There is no need to rush. Give everything the time it deserves. Here is a very slow sentence from an article by Janet Malcolm in The New Yorker, a magazine that has long stood watch against journalese: “On the second day of David Souter’s appearance before the Senate Judiciary Committee, in September, 1990, Gordon Humphrey, a Republican senator from New Hampshire, with something of the manner of a boarding school headmaster in a satiric novel, asked the nominee, ‘Do you remember the old television program Queen for a Day?’ ”
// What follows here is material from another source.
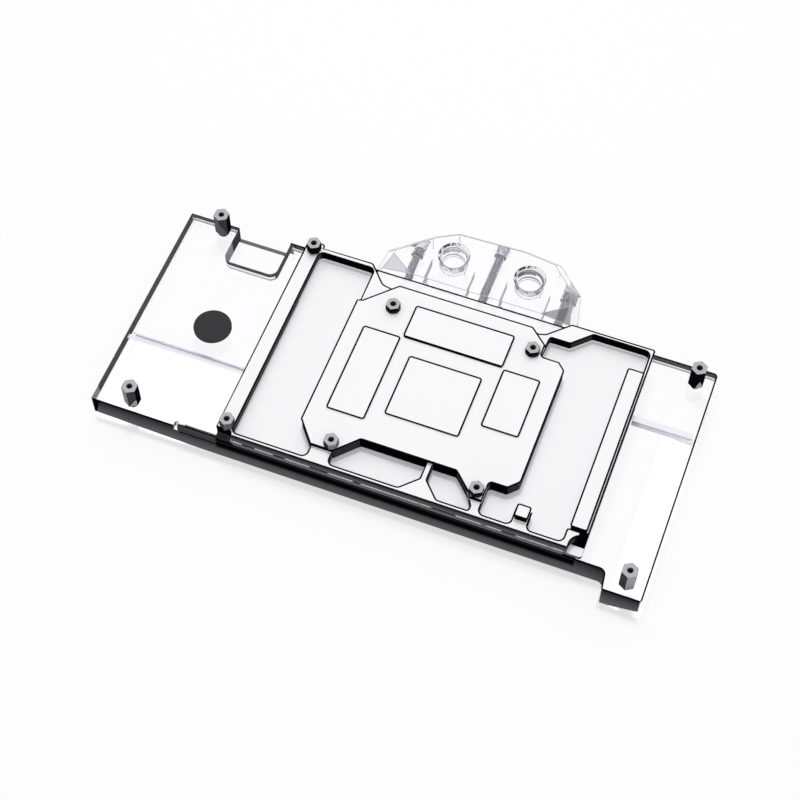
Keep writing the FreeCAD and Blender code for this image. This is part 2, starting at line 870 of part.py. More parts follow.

This sentence doesn’t have much urgency. In fact, it has a studied leisure, but one senses that the author is up to something. Here is the sentence rewritten in journalese: “ ‘Do you remember the old television program Queen for a Day?’ asked headmasterly New Hampshire Republican senator Gordon Humphrey of then nominee David Souter at his September 1990 Senate Judiciary Committee confirmation hearings.” That’s about half the words of the original, and with the pertinent information up front. The facts are all there, but the tone is gone. And if you listen to these sentences, you realize that the original has the motion, let’s say, of a woman bending over gracefully to pick something up, while the other is more like a woman falling down stairs.